Reproduce the material that follows, please, but only from its first line to the line containing "BOARD_LEAN = 12.0", inclusive.

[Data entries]
▼
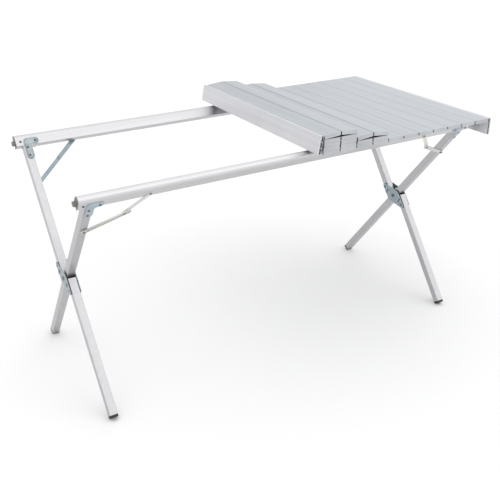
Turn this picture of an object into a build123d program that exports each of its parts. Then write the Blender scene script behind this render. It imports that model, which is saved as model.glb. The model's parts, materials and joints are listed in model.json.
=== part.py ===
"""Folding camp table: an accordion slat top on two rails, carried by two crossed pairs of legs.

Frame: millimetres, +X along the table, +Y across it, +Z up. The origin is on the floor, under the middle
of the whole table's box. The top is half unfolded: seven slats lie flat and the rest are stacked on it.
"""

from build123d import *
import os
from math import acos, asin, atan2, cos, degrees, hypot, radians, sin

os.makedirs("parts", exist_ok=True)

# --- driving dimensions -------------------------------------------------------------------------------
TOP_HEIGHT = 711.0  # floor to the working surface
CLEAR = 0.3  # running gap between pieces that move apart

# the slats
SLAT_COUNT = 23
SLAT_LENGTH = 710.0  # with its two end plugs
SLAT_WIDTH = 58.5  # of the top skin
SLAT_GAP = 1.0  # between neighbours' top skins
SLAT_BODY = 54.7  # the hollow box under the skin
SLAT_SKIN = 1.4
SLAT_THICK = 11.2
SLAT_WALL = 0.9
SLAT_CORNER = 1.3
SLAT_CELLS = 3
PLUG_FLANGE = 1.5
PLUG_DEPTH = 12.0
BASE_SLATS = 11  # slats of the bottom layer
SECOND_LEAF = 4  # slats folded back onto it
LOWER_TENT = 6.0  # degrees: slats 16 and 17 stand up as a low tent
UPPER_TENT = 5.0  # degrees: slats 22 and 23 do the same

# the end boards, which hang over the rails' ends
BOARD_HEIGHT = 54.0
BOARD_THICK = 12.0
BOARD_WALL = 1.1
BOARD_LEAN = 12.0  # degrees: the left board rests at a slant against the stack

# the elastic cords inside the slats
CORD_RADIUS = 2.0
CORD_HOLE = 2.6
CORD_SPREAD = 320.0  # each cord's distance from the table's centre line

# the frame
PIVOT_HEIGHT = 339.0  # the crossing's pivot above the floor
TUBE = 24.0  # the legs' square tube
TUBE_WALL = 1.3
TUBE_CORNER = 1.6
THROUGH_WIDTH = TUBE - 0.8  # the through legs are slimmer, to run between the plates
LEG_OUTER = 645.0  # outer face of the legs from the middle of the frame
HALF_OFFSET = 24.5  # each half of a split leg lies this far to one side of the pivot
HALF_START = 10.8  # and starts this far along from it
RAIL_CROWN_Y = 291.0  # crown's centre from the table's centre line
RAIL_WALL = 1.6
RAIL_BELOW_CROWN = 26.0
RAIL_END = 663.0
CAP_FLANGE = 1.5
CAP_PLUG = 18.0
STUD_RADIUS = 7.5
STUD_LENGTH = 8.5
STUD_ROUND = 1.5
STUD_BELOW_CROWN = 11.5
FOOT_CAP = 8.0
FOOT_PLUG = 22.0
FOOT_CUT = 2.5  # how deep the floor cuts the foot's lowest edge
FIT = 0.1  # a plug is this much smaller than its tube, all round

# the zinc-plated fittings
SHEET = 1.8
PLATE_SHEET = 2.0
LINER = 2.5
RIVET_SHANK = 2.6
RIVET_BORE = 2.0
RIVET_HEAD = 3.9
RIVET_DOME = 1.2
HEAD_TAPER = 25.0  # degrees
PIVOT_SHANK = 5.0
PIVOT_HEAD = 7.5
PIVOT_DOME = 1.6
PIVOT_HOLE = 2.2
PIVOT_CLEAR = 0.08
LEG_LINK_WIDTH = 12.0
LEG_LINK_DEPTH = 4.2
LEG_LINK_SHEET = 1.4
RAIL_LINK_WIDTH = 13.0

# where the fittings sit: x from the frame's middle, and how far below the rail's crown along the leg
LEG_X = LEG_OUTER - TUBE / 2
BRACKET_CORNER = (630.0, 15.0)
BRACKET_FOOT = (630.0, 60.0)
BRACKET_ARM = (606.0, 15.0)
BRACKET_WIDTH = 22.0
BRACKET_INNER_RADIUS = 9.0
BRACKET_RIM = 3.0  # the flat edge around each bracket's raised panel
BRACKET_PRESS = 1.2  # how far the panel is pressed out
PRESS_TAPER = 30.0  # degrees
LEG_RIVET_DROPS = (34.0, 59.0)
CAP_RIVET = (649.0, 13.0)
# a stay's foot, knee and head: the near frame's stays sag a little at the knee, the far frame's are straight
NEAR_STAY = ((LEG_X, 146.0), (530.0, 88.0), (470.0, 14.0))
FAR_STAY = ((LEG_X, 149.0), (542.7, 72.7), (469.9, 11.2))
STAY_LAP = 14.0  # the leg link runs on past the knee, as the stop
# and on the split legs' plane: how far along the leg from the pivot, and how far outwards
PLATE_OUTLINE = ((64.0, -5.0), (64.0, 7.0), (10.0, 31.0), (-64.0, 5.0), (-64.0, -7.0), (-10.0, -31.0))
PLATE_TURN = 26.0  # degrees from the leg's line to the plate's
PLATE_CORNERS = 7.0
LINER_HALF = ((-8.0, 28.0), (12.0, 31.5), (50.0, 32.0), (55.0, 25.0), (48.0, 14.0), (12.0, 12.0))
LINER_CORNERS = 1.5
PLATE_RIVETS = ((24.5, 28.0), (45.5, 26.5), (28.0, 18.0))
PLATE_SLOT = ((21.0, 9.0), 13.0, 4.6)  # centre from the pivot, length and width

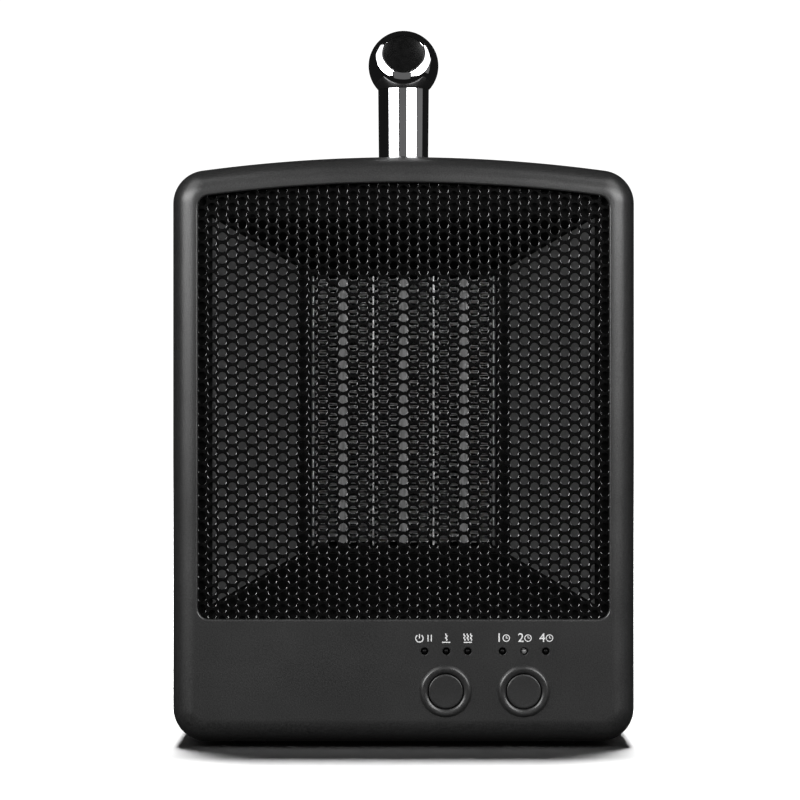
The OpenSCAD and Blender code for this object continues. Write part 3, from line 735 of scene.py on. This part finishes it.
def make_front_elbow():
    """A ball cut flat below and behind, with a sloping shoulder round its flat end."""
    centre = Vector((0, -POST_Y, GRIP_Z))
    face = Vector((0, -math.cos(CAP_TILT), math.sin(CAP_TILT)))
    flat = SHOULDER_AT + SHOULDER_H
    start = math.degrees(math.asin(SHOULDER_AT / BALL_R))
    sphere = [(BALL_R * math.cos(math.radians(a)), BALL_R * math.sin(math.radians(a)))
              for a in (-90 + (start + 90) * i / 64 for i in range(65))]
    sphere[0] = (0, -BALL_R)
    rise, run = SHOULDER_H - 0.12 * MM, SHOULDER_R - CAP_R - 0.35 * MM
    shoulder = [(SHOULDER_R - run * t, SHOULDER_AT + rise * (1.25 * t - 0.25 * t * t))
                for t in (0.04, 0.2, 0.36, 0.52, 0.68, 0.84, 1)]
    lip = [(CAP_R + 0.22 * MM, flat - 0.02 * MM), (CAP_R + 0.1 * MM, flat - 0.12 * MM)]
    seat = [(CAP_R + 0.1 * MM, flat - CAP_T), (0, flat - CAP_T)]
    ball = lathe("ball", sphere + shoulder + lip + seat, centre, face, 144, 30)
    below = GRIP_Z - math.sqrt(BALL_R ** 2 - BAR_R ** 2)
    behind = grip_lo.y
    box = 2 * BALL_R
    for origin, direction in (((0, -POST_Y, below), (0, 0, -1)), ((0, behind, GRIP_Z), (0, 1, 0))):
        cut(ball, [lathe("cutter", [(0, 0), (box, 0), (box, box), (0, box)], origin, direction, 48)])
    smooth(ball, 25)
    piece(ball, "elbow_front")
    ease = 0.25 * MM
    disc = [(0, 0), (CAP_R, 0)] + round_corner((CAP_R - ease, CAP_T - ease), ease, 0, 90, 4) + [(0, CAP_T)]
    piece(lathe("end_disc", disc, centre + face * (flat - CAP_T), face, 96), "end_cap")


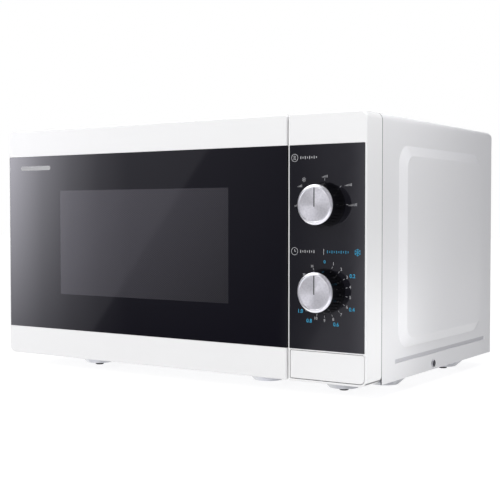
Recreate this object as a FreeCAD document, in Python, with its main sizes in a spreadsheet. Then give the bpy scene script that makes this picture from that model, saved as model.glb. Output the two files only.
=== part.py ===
▲
Output
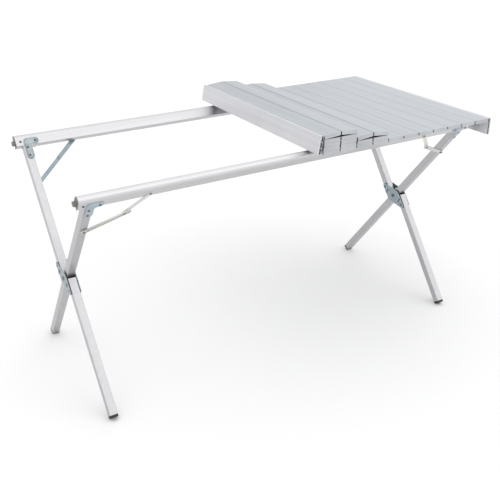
Turn this picture of an object into a build123d program that exports each of its parts. Then write the Blender scene script behind this render. It imports that model, which is saved as model.glb. The model's parts, materials and joints are listed in model.json.
=== part.py ===
"""Folding camp table: an accordion slat top on two rails, carried by two crossed pairs of legs.

Frame: millimetres, +X along the table, +Y across it, +Z up. The origin is on the floor, under the middle
of the whole table's box. The top is half unfolded: seven slats lie flat and the rest are stacked on it.
"""

from build123d import *
import os
from math import acos, asin, atan2, cos, degrees, hypot, radians, sin

os.makedirs("parts", exist_ok=True)

# --- driving dimensions -------------------------------------------------------------------------------
TOP_HEIGHT = 711.0  # floor to the working surface
CLEAR = 0.3  # running gap between pieces that move apart

# the slats
SLAT_COUNT = 23
SLAT_LENGTH = 710.0  # with its two end plugs
SLAT_WIDTH = 58.5  # of the top skin
SLAT_GAP = 1.0  # between neighbours' top skins
SLAT_BODY = 54.7  # the hollow box under the skin
SLAT_SKIN = 1.4
SLAT_THICK = 11.2
SLAT_WALL = 0.9
SLAT_CORNER = 1.3
SLAT_CELLS = 3
PLUG_FLANGE = 1.5
PLUG_DEPTH = 12.0
BASE_SLATS = 11  # slats of the bottom layer
SECOND_LEAF = 4  # slats folded back onto it
LOWER_TENT = 6.0  # degrees: slats 16 and 17 stand up as a low tent
UPPER_TENT = 5.0  # degrees: slats 22 and 23 do the same

# the end boards, which hang over the rails' ends
BOARD_HEIGHT = 54.0
BOARD_THICK = 12.0
BOARD_WALL = 1.1
BOARD_LEAN = 12.0  # degrees: the left board rests at a slant against the stack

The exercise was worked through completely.